As and when the road used to turn at the end, we would wonder how long is it on the other side as we had to cycle long to get to the other mountain. Although we could see Tanglang La and also the ‘tiny’ trucks going towards that side but we knew it was not at all near. We also witnessed intermittent snowfalls and I wrapped big polythene around my upper body to protect myself from snow and wind. I loved this improvisation and it really worked as it was protecting my body’s heat from going out.
Road became slushy as we were about to reach Taglang La and we had to walk as cycling was very difficult. I had to walk on the edge of the road and valley on my left side. Just before reaching Taglang La, we saw other cyclist coming from other side. For the first time, we were seeing any other cyclist on this route. We thought he was cycling from Leh to Manali but we were amazed when we heard about his journey. He was from Germany but half Indian and he has cycled almost 20,000 kilometers and his started from Germany only.
After talking for some time, we set off to our most important pass of our journey. It took us exactly six hours to cycle 22 kilometers from Debring to Taglang La, so you can understand the difficulty level and the condition of road on this route. We were really happy to have made on 05th and the last pass on Manali to Leh highway. This whole highway is known for passes and because of heavy snowfall on these passes every winter, Leh land route remains cut off from other parts and it reopens again in summer.
It was all down slope for next 51 kilometers now till Upushi. This is made us much happier. Our cycling journey has paid off and there is no other fun than cycling downhill on mountains.
Road was really bad for 04 kilometers after Taglang La. We thought of staying in Upushi that day and exactly mid way from there was Rumtse, a little village where thought of having some food. This downhill cycling was a complete bliss and I never felt this free. Road was superb and we all were going down really fast but responsibly and controlling our speed if it goes too fast because there were many turns as well.

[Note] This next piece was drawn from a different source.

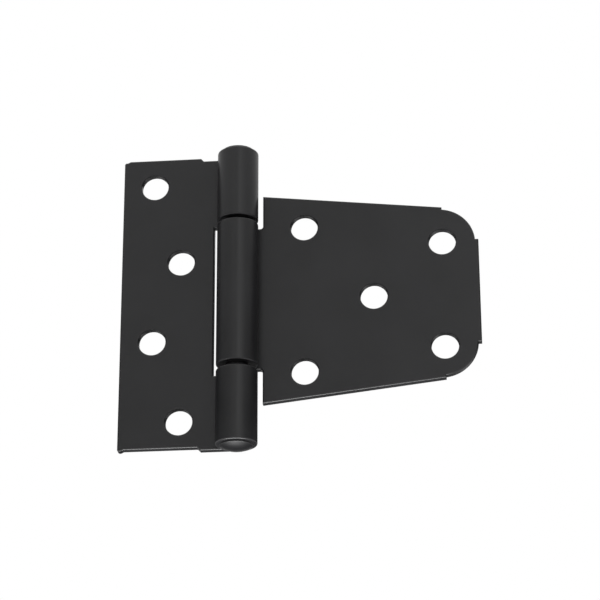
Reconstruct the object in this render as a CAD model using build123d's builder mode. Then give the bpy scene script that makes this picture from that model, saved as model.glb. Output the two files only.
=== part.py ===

We reached Rumtse after almost an hour and 15 minutes. We were now into the land of stupas. Rumtse was a beautiful village and there were many places to eat and accommodation. We had food there and rested for an hour. We then moved ahead for Upushi. After Rumtse, many more really beautiful and scenic villages came in line like Gya, Lato, etc. I personally loved Lato a lot because it was situated at the base of a very weird structured mountain and small houses in small green fields. Route was still going downhill. As were about to reach Upushi, there was a board which said “First view of Indus river and Ladakh valley” and ahead was a very picturesque view.

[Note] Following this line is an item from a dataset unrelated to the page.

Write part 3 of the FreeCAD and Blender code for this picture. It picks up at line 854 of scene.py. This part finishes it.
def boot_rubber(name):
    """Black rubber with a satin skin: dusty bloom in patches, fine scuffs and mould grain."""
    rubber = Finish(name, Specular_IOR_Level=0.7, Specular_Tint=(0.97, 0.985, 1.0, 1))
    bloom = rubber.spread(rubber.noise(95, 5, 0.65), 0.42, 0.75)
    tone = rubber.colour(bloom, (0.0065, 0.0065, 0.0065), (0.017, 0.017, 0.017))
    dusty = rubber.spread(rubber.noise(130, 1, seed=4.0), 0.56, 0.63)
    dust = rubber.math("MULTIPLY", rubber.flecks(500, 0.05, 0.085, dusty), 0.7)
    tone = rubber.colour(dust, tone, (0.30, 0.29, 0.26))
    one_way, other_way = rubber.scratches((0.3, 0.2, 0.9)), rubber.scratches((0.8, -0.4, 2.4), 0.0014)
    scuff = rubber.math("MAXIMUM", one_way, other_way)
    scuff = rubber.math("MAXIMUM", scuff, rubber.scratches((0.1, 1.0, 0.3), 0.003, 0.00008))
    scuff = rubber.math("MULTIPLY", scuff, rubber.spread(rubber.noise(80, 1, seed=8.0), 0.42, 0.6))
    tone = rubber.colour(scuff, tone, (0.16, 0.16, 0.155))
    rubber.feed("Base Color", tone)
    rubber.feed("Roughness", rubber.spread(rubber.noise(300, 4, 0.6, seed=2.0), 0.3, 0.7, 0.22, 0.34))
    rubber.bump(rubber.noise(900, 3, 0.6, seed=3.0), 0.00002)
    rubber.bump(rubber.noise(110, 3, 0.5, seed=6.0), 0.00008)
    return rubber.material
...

Upushi is connected by a bridge and we found it a very crowded, dusty with honking trucks. There is Jammu and Kashmir police check post where we made entry and crossed the barrier. We were about to become the first cyclists to cycle on Manali to Leh highway this season. As we inquired at every check post, we can say there has been no cyclist gone before us as entry is made to cross every barrier, so they have record.
As we passed ahead, we could not find any place to pitch in out tent and Upushi’s came. There was a place Karu, 14 kilometers ahead of Upushi. We had energy and time. So we thought of going to Karu then. But road was not smooth. There were up slopes which exhausted us. We thought of camping at river side and went there. But soon mind changed and we headed for Karu only. There is strong military presence there.
We reached Karu just before it was about to get dark. We looked for places to pitch our tent. Sad to say, I did not find people much helpful there and many were trying to make money. We found a parking area and took permission to put our tents from the owner whom it belonged to. He agreed and that is where we slept. There are Punjabi Dhabas in Karu where we had dinner. Karu’s temperature was high and we were feeling too hot.
That journey was really amazing as in the morning we were feeling too cold, saw snowfall and crossed world’s second highest pass but in the evening, we were sweating.